Mengadopsi agile culture (budaya gesit) membutuhkan perubahan di semua tingkatan. Sementara para pemimpin puncak mungkin terbiasa menetapkan strategi secara mandiri, tempat kerja yang gesit membutuhkan pendekatan yang lebih kolaboratif dan pertemuan yang sering dengan manajer lain.
Bukan saatnya lagi memiliki fungsi yang bekerja secara terpisah, tetapi sudah saatnya memiliki tim interdisipliner yang senatiasa siap berbagi ide dan informasi. Perusahaan juga harus menciptakan lingkungan yang memungkinkan untuk menguji pendekatan atau teknologi baru dengan cepat dan kemudian secara berulang melakukan perbaikan berdasarkan umpan balik pelanggan, sambil mengelola risiko.
Sebagai contoh, sebuah perusahaan pengemasan B2B baru-baru ini ingin menghadirkan platform e-commerce untuk berinteraksi dengan pelanggan secara langsung. Salah satu tujuan utama mereka adalah untuk menyediakan saluran berbiaya rendah untuk melayani usaha kecil dan menengah yang secara historis diabaikan oleh tenaga penjualan karena mereka memberikan pengembalian yang relatif rendah.
Untuk memastikan platform baru yang paling mencerminkan kebutuhan pelanggan dan untuk meminimalkan limbah, perusahaan mengumpulkan tim gesit lintas fungsi, mulai dari komersial, rantai pasokan, desain, dan teknologi dan memulai program dengan serangkaian konsep sprint.
Selama sprint, tim mewawancarai pelanggan; mengamati bagaimana mereka membeli kemasan; dan membuat catatan tentang perilaku, kebutuhan, poin ketidaknyamanan, dan emosi mereka. Perusahaan kemudian mengumpulkan detail yang lebih kaya melalui survei berskala lebih besar.
Dengan menggunakan basis fakta ini, tim mengadakan workshop dengan pemangku kepentingan lainnya untuk secara kolektif menentukan bagaimana perusahaan dapat meningkatkan perjalanan pembelian pelanggan end-to-end.
Dengan ide yang dihasilkan, para desainer membuat sketsa solusi masa depan dan bekerja dengan para insinyur untuk membangun prototipe yang dapat diklik untuk mengumpulkan umpan balik pelanggan. Mereka menemukan bahwa pelanggan menghargai kemampuan penelusuran yang mudah, transparansi tentang waktu tunggu, dan akses ke riwayat pesanan mereka.

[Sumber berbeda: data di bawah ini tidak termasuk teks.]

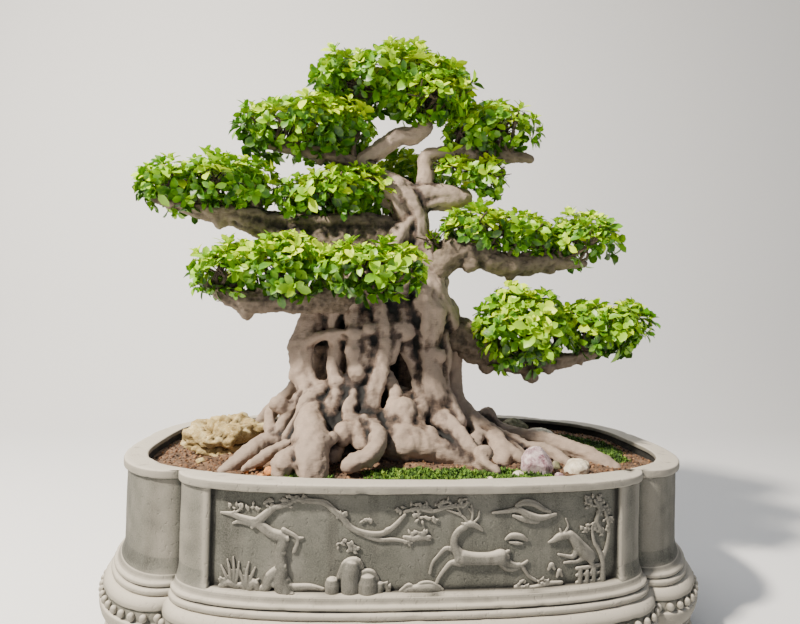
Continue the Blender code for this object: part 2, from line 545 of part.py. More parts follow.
def tube_mesh(points):
    """A round limb along a route, with a ball at each end."""
    curve = bpy.data.curves.new("limb", "CURVE")
    curve.dimensions = "3D"
    curve.bevel_depth = 1.0
    curve.bevel_resolution = 2
    curve.resolution_u = 3
    curve.use_fill_caps = True
    spline = curve.splines.new("BEZIER")
    spline.bezier_points.add(len(points) - 1)
    for knot, (x, y, z, radius) in zip(spline.bezier_points, points):
        knot.co = (x, y, z + RIM_Z)
        knot.radius = radius
        knot.handle_left_type = knot.handle_right_type = "AUTO"
    holder = bpy.data.objects.new("limb", curve)
    cutters.objects.link(holder)
    bpy.context.view_layer.update()
    depsgraph = bpy.context.evaluated_depsgraph_get()
    mesh = bpy.data.meshes.new_from_object(holder.evaluated_get(depsgraph))
    bpy.data.objects.remove(holder, do_unlink=True)
    work = bmesh.new()
    work.from_mesh(mesh)
    bmesh.ops.remove_doubles(work, verts=work.verts, dist=0.00001)
    for x, y, z, radius in (points[0], points[-1]):
        place = Matrix.Translation((x, y, z + RIM_Z))
        bmesh.ops.create_icosphere(work, subdivisions=1, radius=radius, matrix=place)
    work.to_mesh(mesh)
    work.free()
    return mesh


def fused(name, meshes, skin, finish):
    """Joins overlapping closed meshes into one skin of about the wanted triangle count."""
    work = bmesh.new()
    for mesh in meshes:
        work.from_mesh(mesh)
    whole = bpy.data.meshes.new(name)
    work.to_mesh(whole)
    work.free()
    obj = new_object(name, whole, finish=finish)
    remesh = obj.modifiers.new("remesh", "REMESH")
    remesh.mode = "VOXEL"
    remesh.voxel_size = skin[0]
    bake(obj)
    thin = obj.modifiers.new("thin", "DECIMATE")
    thin.ratio = min(1.0, skin[1] / (2.0 * len(obj.data.polygons)))
    bake(obj)
    obj.data.materials.clear()
    obj.data.materials.append(finish)
    return tidy(obj)


def make_trunk(soil):
    meshes = [tube_mesh([spread(p) for p in route]) for route in TRUNK_ROUTES.values()]
    trunk = fused("trunk_and_roots", meshes, TRUNK_SKIN, BARK)
    boolean(trunk, grown(soil))
    tidy(trunk)
    top = soil_height(*PLUG_CENTRE)
    for target, extra, height, operation in ((trunk, 0.0, 0.020, "UNION"), (soil, GAP, 0.030, "DIFFERENCE")):
        plug = to_cutter(cylinder("plug", 1.0, top - PLUG_DEPTH - extra, top + height, (0, 0), 24))
        for vert in plug.data.vertices:
            vert.co.x = vert.co.x * (PLUG_HALF_LENGTH + extra) + PLUG_CENTRE[0]
            vert.co.y = vert.co.y * (PLUG_HALF_DEPTH + extra) + PLUG_CENTRE[1]
        boolean(target, plug, operation)
        tidy(target)
    return trunk


def make_branches(trunk):
    made = []
    around = grown(trunk)
    for name, routes in BRANCH_ROUTES.items():
        branch = fused(name, [tube_mesh(route) for route in routes], BRANCH_SKIN, BARK)
        boolean(branch, around)
        tidy(branch)
        for other in made:
            if near(branch, other):
                boolean(branch, grown(other))
                tidy(branch)
        made.append(branch)
    return made


def lump_mesh(centre, halves, rough=0.10, seed=0.0, detail=2):
    """An egg-shaped lump with a gently uneven skin."""
    work = bmesh.new()
    bmesh.ops.create_icosphere(work, subdivisions=detail, radius=1.0)
    for vert in work.verts:
        wave = noise.noise(vert.co * 1.7 + Vector((seed, 0, 0)))
        vert.co *= 1 + rough * wave
        vert.co = Vector(vert.co[k] * halves[k] + centre[k] for k in range(3))
    mesh = bpy.data.meshes.new("lump")
    work.to_mesh(mesh)
    work.free()
    return mesh


def make_pads(wood):
    made = []
    for name, lumps in PADS.items():
        meshes = [lump_mesh((x, y, z + RIM_Z), (a, b, c), 0.12, x * 9)
                  for x, y, z, a, b, c in lumps]
        pad = fused(name, meshes, PAD_SKIN, LEAVES)
        for other in wood + made:
            if near(pad, other):
                boolean(pad, grown(other))
                tidy(pad)
        made.append(pad)
    return made


# ---- what lies on the soil: (share of the bore's half length, half depth), half sizes, sink ----
GROUND = {
    "porous_rock": ((-0.700, -0.200), (0.080, 0.050, 0.058), -0.006, POROUS, 0.28),
    "mossy_stone": ((0.560, 0.480), (0.036, 0.030, 0.034), 0.004, STONE, 0.20),
    "flat_stone": ((0.680, 0.400), (0.036, 0.028, 0.022), 0.004, STONE, 0.20),
    "quartz_stone": ((0.450, -0.655), (0.034, 0.032, 0.042), 0.004, QUARTZ, 0.20),
    "cream_stone": ((0.610, -0.620), (0.026, 0.022, 0.022), 0.003, POROUS, 0.20),
    "moss_front": ((0.090, -0.740), (0.170, 0.060, 0.022), 0.002, MOSS, 0.10),
    "moss_right": ((0.720, 0.060), (0.130, 0.130, 0.024), 0.002, MOSS, 0.10),
    "moss_back_left": ((-0.580, 0.560), (0.100, 0.060, 0.022), 0.002, MOSS, 0.10),
}


def make_ground(soil, trunk):
    made = []
    bed = grown(soil)
    roots = grown(trunk)
    for name, (place, halves, rise, finish, rough) in GROUND.items():
        x, y = place[0] * BORE_HALF_LENGTH, place[1] * BORE_HALF_DEPTH
        centre = (x, y, soil_height(x, y) + rise)
        mesh = lump_mesh(centre, halves, rough, x * 11)
        piece = new_object(name, mesh, finish=finish)
        for other in [bed, roots] + [grown(item) for item in made if near(piece, item)]:
            if near(piece, other):
                boolean(piece, other)
                tidy(piece)
        made.append(piece)
    return made


# ---- mortar reliefs: strokes as (along the panel, height above its lower edge, radius) ----
DRAWN_HALF = {"long": 0.380, "end": 0.120}         # panel sizes that the strokes are drawn for
DRAWN_HEIGHT = {"long": 0.176, "end": 0.140}
RELIEFS = {
    ("relief_front_pine", "front"): [
        [(-0.265, 0.004, 0.014), (-0.252, 0.045, 0.011), (-0.262, 0.080, 0.012), (-0.262, 0.100, 0.011),
         (-0.300, 0.125, 0.009), (-0.330, 0.140, 0.006), (-0.368, 0.148, 0.004)],
        [(-0.262, 0.100, 0.010), (-0.285, 0.140, 0.009), (-0.250, 0.160, 0.007), (-0.220, 0.170, 0.006)],
        [(-0.250, 0.158, 0.006), (-0.205, 0.163, 0.006), (-0.165, 0.140, 0.006), (-0.120, 0.112, 0.006),
         (-0.080, 0.110, 0.005), (-0.040, 0.142, 0.004)],
        [(-0.265, 0.004, 0.010), (-0.300, 0.006, 0.008), (-0.320, 0.006, 0.005)],
        [(-0.265, 0.004, 0.010), (-0.225, 0.006, 0.008), (-0.200, 0.006, 0.005)]],
    ("relief_front_grass", "front"): [
        [(-0.345, 0.006, 0.005), (-0.362, 0.050, 0.003)], [(-0.343, 0.006, 0.005), (-0.345, 0.066, 0.003)],
        [(-0.341, 0.006, 0.005), (-0.326, 0.060, 0.003)], [(-0.346, 0.006, 0.005), (-0.372, 0.030, 0.003)]],
    ("relief_front_rocks", "front"): [
        [(-0.170, 0.012, 0.016), (-0.140, 0.030, 0.018), (-0.118, 0.014, 0.016)],
        [(-0.118, 0.010, 0.010), (-0.060, 0.008, 0.006), (0.000, 0.008, 0.005)]],
    ("relief_front_deer", "front"): [
        [(0.062, 0.052, 0.012), (0.100, 0.047, 0.010), (0.140, 0.050, 0.013)],
        [(0.062, 0.054, 0.010), (0.048, 0.078, 0.007), (0.056, 0.104, 0.006), (0.078, 0.112, 0.007)],
        [(0.070, 0.112, 0.003), (0.060, 0.134, 0.003)], [(0.072, 0.114, 0.003), (0.078, 0.138, 0.003)],
        [(0.060, 0.046, 0.006), (0.036, 0.036, 0.004), (0.022, 0.012, 0.004)],
        [(0.058, 0.056, 0.006), (0.026, 0.056, 0.004), (0.012, 0.034, 0.004)],
        [(0.142, 0.046, 0.008), (0.170, 0.040, 0.005), (0.196, 0.018, 0.004)]],
    ("relief_front_clouds", "front"): [
        [(-0.020, 0.060, 0.010), (0.010, 0.090, 0.008), (0.000, 0.130, 0.010)],
        [(0.000, 0.130, 0.008), (0.060, 0.160, 0.006), (0.110, 0.152, 0.010), (0.170, 0.150, 0.012),
         (0.215, 0.152, 0.010)]],
    ("relief_front_second_deer", "front"): [
        [(0.250, 0.070, 0.012), (0.290, 0.060, 0.011), (0.318, 0.064, 0.012)],
        [(0.250, 0.074, 0.009), (0.240, 0.104, 0.006), (0.224, 0.110, 0.006)],
        [(0.250, 0.062, 0.006), (0.240, 0.020, 0.004)], [(0.318, 0.058, 0.007), (0.330, 0.018, 0.004)]],
    ("relief_front_trees", "front"): [
        [(0.345, 0.004, 0.010), (0.352, 0.090, 0.008), (0.335, 0.140, 0.014), (0.290, 0.150, 0.012)],
        [(0.352, 0.090, 0.008), (0.362, 0.150, 0.010)]],
    ("relief_back_pine", "back"): [
        [(-0.245, 0.004, 0.014), (-0.235, 0.060, 0.011), (-0.262, 0.110, 0.011), (-0.320, 0.140, 0.007)],
        [(-0.240, 0.070, 0.010), (-0.190, 0.130, 0.008), (-0.110, 0.145, 0.007), (-0.040, 0.120, 0.005)]],
    ("relief_back_rocks", "back"): [
        [(-0.060, 0.012, 0.015), (-0.020, 0.032, 0.018), (0.030, 0.014, 0.016), (0.120, 0.010, 0.008)]],
    ("relief_back_bamboo", "back"): [
        [(0.240, 0.004, 0.008), (0.250, 0.080, 0.007), (0.235, 0.160, 0.006)],
        [(0.250, 0.080, 0.006), (0.300, 0.130, 0.006), (0.340, 0.150, 0.008)],
        [(0.238, 0.140, 0.006), (0.180, 0.156, 0.008)]],
    ("relief_left_plum", "left"): [
        [(-0.060, 0.008, 0.010), (-0.020, 0.060, 0.008), (0.020, 0.090, 0.007), (0.060, 0.118, 0.006)],
        [(-0.020, 0.060, 0.007), (-0.060, 0.100, 0.006)]],
    ("relief_right_plum", "right"): [
        [(0.060, 0.008, 0.010), (0.020, 0.060, 0.008), (-0.020, 0.090, 0.007), (-0.060, 0.118, 0.006)],
        [(0.020, 0.060, 0.007), (0.060, 0.100, 0.006)]],
}


def on_panel(side, along, out, height):
    """World place of a point on a panel: along it, out from its floor, up from its lower edge."""
    kind = "long" if side in LONG_SIDES else "end"
    foot = panel_face(along / DRAWN_HALF[kind], side) + Vector(OUT_WAYS[side]) * out
    tall = (panel_high(side) - panel_low(side)) / DRAWN_HEIGHT[kind]
    return Vector((foot.x, foot.y, panel_low(side) + height * tall))


def make_reliefs(pot):
    wall = grown(pot)
    for (name, side), strokes in RELIEFS.items():
        meshes = [tube_mesh([(x, 0.0, z - RIM_Z, radius) for x, z, radius in stroke])
                  for stroke in strokes]
        relief = fused(name, meshes, RELIEF_SKIN, MORTAR)
        for vert in relief.data.vertices:
            vert.co = on_panel(side, vert.co.x, -vert.co.y * RELIEF_FLATTEN, vert.co.z)
        tidy(relief)
        boolean(relief, wall)
        tidy(relief)


def build():
    make_plinth()
    make_reliefs(make_pot())
    soil = make_filling()
    trunk = make_trunk(soil)
    branches = make_branches(trunk)
    make_pads([trunk] + branches)
    make_ground(soil, trunk)
    for obj in list(cutters.objects):
        bpy.data.objects.remove(obj, do_unlink=True)
    for obj in parts.objects:
        obj.data.shade_smooth()
        obj.data.set_sharp_from_angle(angle=math.radians(35))


build()
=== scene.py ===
import json
import math
import random

import bmesh
import bpy
import numpy as np
from mathutils import Matrix, Quaternion, Vector, noise

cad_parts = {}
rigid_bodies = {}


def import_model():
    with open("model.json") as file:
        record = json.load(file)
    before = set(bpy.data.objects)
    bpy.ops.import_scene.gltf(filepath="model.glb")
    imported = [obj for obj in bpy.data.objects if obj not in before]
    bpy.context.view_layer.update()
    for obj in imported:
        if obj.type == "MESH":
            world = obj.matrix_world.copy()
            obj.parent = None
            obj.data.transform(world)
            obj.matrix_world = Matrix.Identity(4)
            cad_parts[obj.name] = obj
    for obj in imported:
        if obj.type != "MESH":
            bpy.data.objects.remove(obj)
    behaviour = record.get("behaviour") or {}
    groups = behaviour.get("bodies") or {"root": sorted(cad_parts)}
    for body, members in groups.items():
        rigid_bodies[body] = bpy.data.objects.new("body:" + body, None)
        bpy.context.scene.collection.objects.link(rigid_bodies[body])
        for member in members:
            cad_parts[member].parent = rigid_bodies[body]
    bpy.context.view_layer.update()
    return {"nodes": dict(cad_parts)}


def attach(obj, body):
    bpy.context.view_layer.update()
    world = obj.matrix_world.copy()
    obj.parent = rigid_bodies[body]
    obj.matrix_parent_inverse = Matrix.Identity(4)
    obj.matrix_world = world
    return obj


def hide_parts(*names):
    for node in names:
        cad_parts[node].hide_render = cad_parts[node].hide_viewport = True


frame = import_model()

print("frame loaded:", len(frame["nodes"]), "nodes")


def linear(hexColour):
    values = [int(hexColour[k:k + 2], 16) / 255 for k in (1, 3, 5)]
    return tuple(v / 12.92 if v <= 0.04045 else ((v + 0.055) / 1.055) ** 2.4 for v in values) + (1.0,)


def firstOutput(node):
    return next(socket for socket in node.outputs if socket.enabled) if isinstance(node, bpy.types.Node) else node


def addNode(tree, kind, inputs=None, stops=None, **settings):
    # an input takes a value, a hex colour, a socket, or a node whose first output in use is linked
    node = tree.nodes.new(kind)
    for name, value in settings.items():
        setattr(node, name, value)
    if stops:                                   # colour ramp: (place, hex colour or grey)
        ramp = node.color_ramp
        while len(ramp.elements) < len(stops):
            ramp.elements.new(0.5)
        for element, (place, shade) in zip(ramp.elements, stops):
            element.position = place
            element.color = linear(shade) if isinstance(shade, str) else (shade, shade, shade, 1)
    for name, value in (inputs or {}).items():
        value = firstOutput(value)
        if isinstance(value, bpy.types.NodeSocket):
            tree.links.new(value, node.inputs[name])
        else:
            isColour = isinstance(value, str) and value.startswith("#")
            node.inputs[name].default_value = linear(value) if isColour else value
    return node


def newMesh(name, points, faces):
    mesh = bpy.data.meshes.new(name)
    mesh.from_pydata([tuple(p) for p in points], [], faces)
    mesh.update()
    return mesh


def newObject(name, mesh):
    made = bpy.data.objects.new(name, mesh)
    bpy.context.scene.collection.objects.link(made)
    return made


def fromBmesh(name, work):
    mesh = bpy.data.meshes.new(name)
    work.to_mesh(mesh)
    work.free()
    return newObject(name, mesh)


def pointsAndFaces(work):
    shape = [tuple(v.co) for v in work.verts], [tuple(v.index for v in f.verts) for f in work.faces]
    work.free()
    return shape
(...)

Wawasan yang dihasilkan membantu perusahaan memahami pelanggan mereka secara lebih menyeluruh sebelum memulai putaran lain dalam menghasilkan ide dan desain solusi. Akhirnya, perusahaan menyelaraskan visi untuk solusi e-commerce tingkat perusahaan yang memenuhi semua tujuan pelanggan dan berhasil memeriksanya di lapangan.
Kemampuan teknologi baru membentuk dasar dari setiap transformasi digital. Idealnya, industri akan mendeskripsikan kemampuan ini dalam roadmap mereka, memberikan rincian spesifik tentang berbagai area, termasuk layanan tulang punggung perdagangan, frontliners, arsitektur integrasi, integrasi ujung depan dan belakang, platform digital untuk pengembangan dan operasi, perangkat lunak sebagai layanan, layanan kustom (mikro), dan layanan intensif data. Untuk memfasilitasi peningkatan cepat, perusahaan harus mencoba memanfaatkan sistem lama saat membangun kemampuan baru, daripada menggantikannya sepenuhnya.
Saat perusahaan mengevaluasi aplikasi dan infrastruktur datanya, mereka harus mengidentifikasi celah yang mungkin mencegah mereka mencapai visi digital, serta peluang potensial.
Salah satu perusahaan industri yang mengambil langkah ini mengidentifikasi kesenjangan kapabilitas yang signifikan terkait dengan pengujian A/B, manajemen kampanye, penawaran waktu nyata pada pemasaran mesin telusur, dan platform data pelanggan. Penelitiannya membantu menentukan di mana perusahaan harus memfokuskan upaya modernisasi teknologinya selama satu hingga dua tahun ke depan.